IHH’s 1HFY24 results met expectations. Its 1HFY24 core net profit rose 30% YoY driven by revenue intensity, better yields and a lower tax. We expect its earnings momentum to accelerate, underpinned by revenue intensity and rising demand in 2HFY24. We maintain our forecasts and roll forward our valuation base from FY24F to FY25F. Consequently, our SoP-TP is raised from RM7.00 to RM7.73. Reiterate OUTPERFORM call.
Its 1HFY24 core net profit met expectations at 46% each of our full-year forecast and the full-year consensus estimate, respectively. An interim dividend of 4.5 sen was declared which was within our expectation.
YoY, its 1HFY24 revenue increased 23% driven by significant pick-up in its operations across the board due to sustained demand, a case-mix of more acute patients and price adjustments to counter inflation. Overall, its revenue per inpatient admissions were largely higher across the board - higher in Malaysia (+9%), Türkiye (+51%) and India (+10%) and Singapore (+17%). Inpatient admissions rose an average 3% across the board. Correspondingly, EBITDA rose 13% driven by higher yield acute case-mix, reflecting its strategy This brings 1H24 core net profit higher by 30% to RM840m due to lower tax.
QoQ, its 2QFY24 revenue rose 3% largely due to higher inpatient admissions. Specifically, inpatient admissions were higher in Malaysia (+6%), India (+5%) and Singapore (+3%), but lower in Türkiye (-5%) due to the seasonally slower season there. On the other hand, revenue per inpatient was largely flat across the board but higher in Türkiye (+7%). Its core net profit rose by 6%.
Outlook. We believe investors should now focus on earnings catalysts in FY24 such as: (i) the return of foreign patients in Türkiye, (ii) nurse shortages resolved in Singapore and Malaysia; and (iii) improving margins arising from disposal of under-performing assets and the return of patients from Middle East and Central Asia in India. IHH trades at 12x EV/EBITDA compared to 20x that Columbia Asia paid for Ramsay Sime Darby Health Care in Nov 2023.

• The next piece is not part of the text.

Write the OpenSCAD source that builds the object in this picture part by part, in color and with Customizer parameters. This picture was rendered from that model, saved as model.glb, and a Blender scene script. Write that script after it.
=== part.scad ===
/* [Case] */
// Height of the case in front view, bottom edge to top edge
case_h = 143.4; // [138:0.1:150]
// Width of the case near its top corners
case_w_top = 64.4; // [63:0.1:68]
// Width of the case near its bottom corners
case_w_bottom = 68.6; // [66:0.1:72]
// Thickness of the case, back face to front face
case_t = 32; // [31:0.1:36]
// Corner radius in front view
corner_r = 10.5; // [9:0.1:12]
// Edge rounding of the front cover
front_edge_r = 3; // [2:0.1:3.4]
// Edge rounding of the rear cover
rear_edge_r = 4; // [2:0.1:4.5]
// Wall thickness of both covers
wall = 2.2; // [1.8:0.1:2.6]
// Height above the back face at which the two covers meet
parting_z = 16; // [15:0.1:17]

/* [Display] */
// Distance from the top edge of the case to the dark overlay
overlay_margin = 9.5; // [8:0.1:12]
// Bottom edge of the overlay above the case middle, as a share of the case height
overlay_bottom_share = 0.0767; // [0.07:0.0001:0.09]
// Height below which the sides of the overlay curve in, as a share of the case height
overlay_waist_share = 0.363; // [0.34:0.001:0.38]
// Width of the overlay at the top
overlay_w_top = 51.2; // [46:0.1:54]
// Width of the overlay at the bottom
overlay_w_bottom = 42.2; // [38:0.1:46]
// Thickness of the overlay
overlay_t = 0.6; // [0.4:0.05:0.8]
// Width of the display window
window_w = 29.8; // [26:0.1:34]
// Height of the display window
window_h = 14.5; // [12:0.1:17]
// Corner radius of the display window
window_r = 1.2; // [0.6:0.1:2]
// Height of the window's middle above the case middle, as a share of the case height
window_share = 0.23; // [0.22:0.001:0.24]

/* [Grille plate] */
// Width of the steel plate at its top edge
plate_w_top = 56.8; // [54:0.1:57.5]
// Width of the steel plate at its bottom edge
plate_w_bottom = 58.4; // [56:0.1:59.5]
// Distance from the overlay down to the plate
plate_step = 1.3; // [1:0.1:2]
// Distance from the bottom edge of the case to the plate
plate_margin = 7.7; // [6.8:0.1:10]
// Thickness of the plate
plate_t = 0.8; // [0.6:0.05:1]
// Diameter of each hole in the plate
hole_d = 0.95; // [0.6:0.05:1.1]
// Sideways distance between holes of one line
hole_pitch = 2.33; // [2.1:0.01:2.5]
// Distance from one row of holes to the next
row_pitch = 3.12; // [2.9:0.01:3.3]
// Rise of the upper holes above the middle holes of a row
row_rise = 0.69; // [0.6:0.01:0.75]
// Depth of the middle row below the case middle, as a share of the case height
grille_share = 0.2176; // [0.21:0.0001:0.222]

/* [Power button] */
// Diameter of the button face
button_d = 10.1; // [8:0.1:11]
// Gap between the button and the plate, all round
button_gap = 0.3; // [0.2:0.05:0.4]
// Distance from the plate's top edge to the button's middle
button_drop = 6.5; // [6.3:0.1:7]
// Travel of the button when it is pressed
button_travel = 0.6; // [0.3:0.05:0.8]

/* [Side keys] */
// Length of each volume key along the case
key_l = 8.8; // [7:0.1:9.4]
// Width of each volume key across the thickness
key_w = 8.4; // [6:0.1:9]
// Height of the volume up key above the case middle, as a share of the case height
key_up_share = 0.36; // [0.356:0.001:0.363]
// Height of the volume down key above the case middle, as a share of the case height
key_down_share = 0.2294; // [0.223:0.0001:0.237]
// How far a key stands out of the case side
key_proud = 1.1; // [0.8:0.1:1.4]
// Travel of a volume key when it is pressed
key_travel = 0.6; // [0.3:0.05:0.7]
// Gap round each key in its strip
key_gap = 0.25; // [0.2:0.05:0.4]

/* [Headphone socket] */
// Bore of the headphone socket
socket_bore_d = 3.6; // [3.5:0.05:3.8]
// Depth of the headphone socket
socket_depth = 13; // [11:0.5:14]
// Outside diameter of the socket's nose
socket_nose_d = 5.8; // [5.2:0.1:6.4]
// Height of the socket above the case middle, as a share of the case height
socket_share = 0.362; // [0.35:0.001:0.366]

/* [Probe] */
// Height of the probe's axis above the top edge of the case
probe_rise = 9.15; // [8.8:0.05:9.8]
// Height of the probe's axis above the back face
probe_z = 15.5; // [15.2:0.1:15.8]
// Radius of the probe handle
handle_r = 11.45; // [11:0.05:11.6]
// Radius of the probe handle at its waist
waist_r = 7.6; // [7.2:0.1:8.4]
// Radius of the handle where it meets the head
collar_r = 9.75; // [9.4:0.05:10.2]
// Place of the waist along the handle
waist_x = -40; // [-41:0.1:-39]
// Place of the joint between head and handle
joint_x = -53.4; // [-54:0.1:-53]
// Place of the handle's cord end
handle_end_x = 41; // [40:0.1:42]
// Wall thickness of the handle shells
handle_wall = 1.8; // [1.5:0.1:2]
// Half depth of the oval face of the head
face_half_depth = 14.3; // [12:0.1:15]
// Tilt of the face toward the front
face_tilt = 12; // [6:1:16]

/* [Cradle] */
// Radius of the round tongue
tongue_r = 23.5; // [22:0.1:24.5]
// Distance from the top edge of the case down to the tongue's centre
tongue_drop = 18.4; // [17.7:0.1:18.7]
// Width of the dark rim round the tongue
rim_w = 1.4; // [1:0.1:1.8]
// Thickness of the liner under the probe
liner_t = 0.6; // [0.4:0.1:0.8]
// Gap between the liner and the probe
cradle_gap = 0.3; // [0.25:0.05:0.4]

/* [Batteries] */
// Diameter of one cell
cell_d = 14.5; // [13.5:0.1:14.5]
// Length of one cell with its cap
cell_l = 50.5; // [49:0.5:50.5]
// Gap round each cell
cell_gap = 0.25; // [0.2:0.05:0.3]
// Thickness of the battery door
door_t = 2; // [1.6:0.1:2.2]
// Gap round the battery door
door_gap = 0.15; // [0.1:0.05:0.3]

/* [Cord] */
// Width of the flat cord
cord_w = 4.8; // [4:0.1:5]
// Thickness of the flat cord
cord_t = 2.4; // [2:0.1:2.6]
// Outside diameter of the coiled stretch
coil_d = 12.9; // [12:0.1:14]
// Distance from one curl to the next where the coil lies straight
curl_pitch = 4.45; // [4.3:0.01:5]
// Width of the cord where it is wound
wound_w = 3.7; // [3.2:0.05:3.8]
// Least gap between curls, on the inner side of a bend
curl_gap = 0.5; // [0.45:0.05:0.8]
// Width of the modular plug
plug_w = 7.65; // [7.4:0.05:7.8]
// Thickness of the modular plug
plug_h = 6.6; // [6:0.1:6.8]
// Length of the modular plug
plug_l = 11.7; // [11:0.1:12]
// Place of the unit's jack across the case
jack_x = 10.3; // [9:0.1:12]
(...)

Looking further into 2024, we expect IHH’s revenue per inpatient growth of 12%−16% (vs. an estimated 19% in 2023 due to low base effect in 2022), inpatient throughput growth of 9%−12% (vs. an estimated +7% in 2023) and bed occupancy rate (BOR) of 65%−73% (vs. an estimated average of 65% in 2023) for its hospitals in Malaysia, Singapore, India and Türkiye. We believe the key growth factor for its inpatient throughput and BOR would be revenue intensity from a case-mix with more acute cases and medical tourists, the addition of new beds (previously constrained by staff shortages which are gradually easing). We expect sustained performance in Malaysia, while staff shortages in Singapore have been resolved.
Valuations. We maintain our earnings forecasts and roll forward our valuation base from FY24F to FY25F. Consequently, our SoP-TP is raised from RM7.00 to RM7.73 (see Page 3). There is no adjustment to our TP based on ESG given a 3-star rating as appraised by us (see Page 4).
Investment case. We continue to like IHH for: (i) its pricing power, as the inelastic demand for healthcare provides it with the ability to pass cost through amidst rising inflation, (ii) the strong recovery in patient throughput, from both domestic and international markets, and (iii) its commanding market position in the private healthcare space with presence in Malaysia, Singapore, Türkiye and Greater China.Reiterate OUTPERFORM.
Key risks to our call include: (i) regulatory risk, (ii) risks associated with overseas operations, and (iii) the lack of political will to roll out a national health insurance scheme.